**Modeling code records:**
— begin —
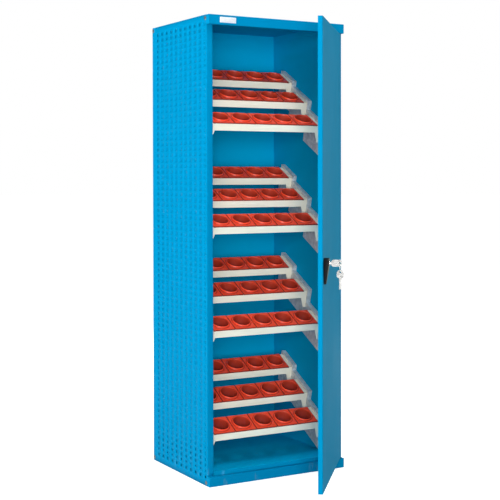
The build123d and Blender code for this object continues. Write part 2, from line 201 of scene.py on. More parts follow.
# %% A socket that can be added and multiplied
class Signal:
    """One output of a node, a number that varies over the surface."""

    def __init__(self, paint, output):
        self.paint = paint
        self.output = output

    def math(self, operation, first, second):
        """A Math node of that operation."""
        return self.paint.node("Math", {"operation": operation}, {0: first, 1: second})

    def __add__(self, other):
        return self.math("ADD", self, other)

    def __sub__(self, other):
        return self.math("SUBTRACT", self, other)

    def __rsub__(self, other):
        return self.math("SUBTRACT", other, self)

    def __mul__(self, other):
        return self.math("MULTIPLY", self, other)

    __radd__ = __add__
    __rmul__ = __mul__


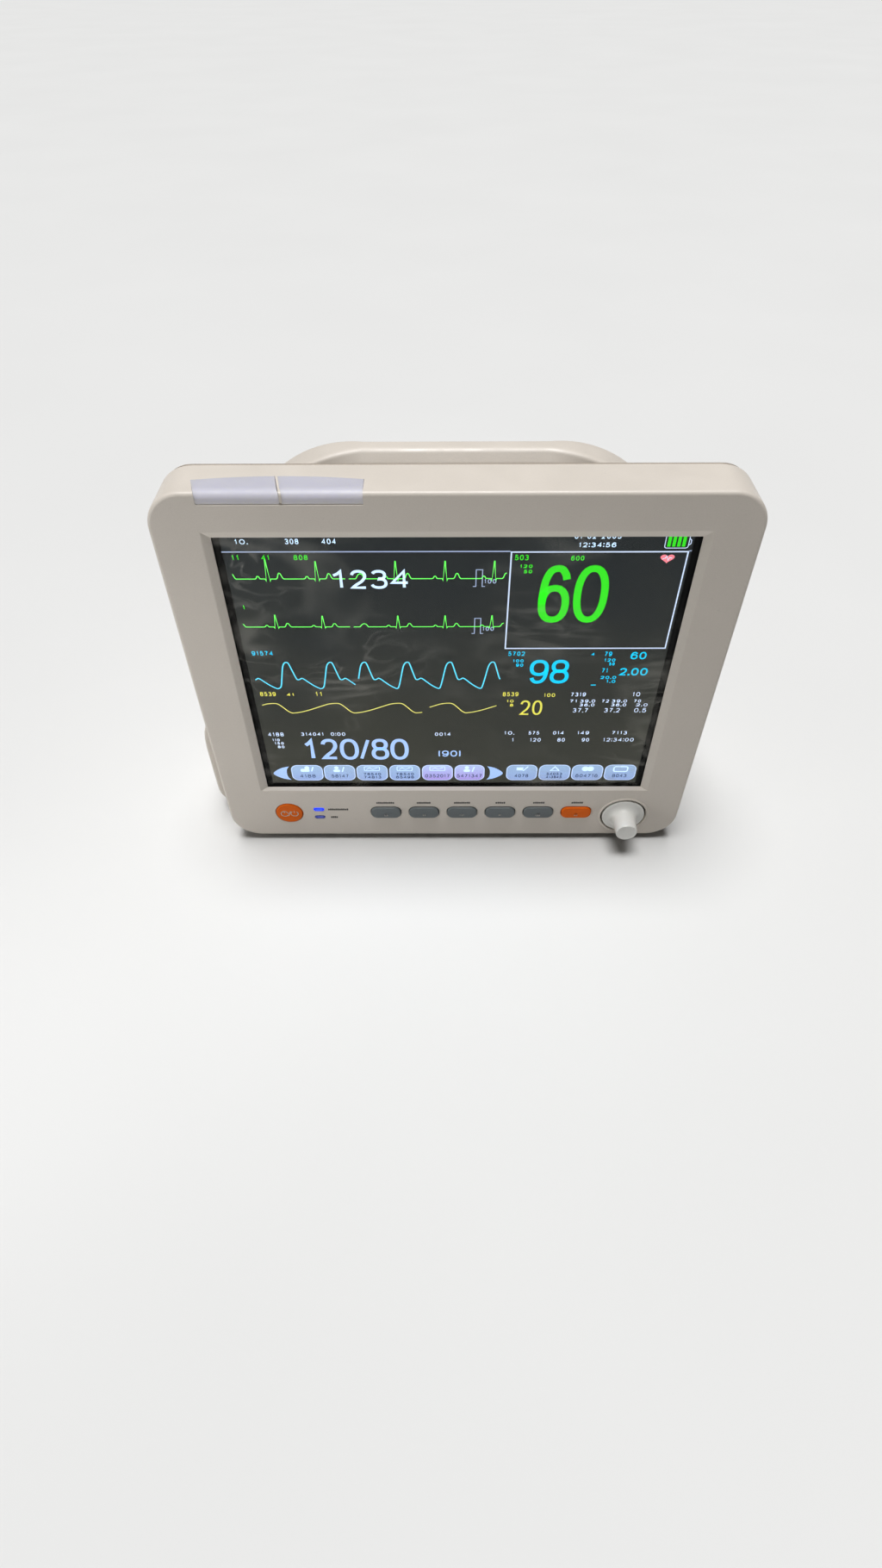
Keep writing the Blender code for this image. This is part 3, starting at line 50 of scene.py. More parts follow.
— end —
**WHAT THE TASK ASKS:** Going through the entries above line by line, work out how many lines include the word "this". Only the number is required.

**FULL SOLUTION:** 2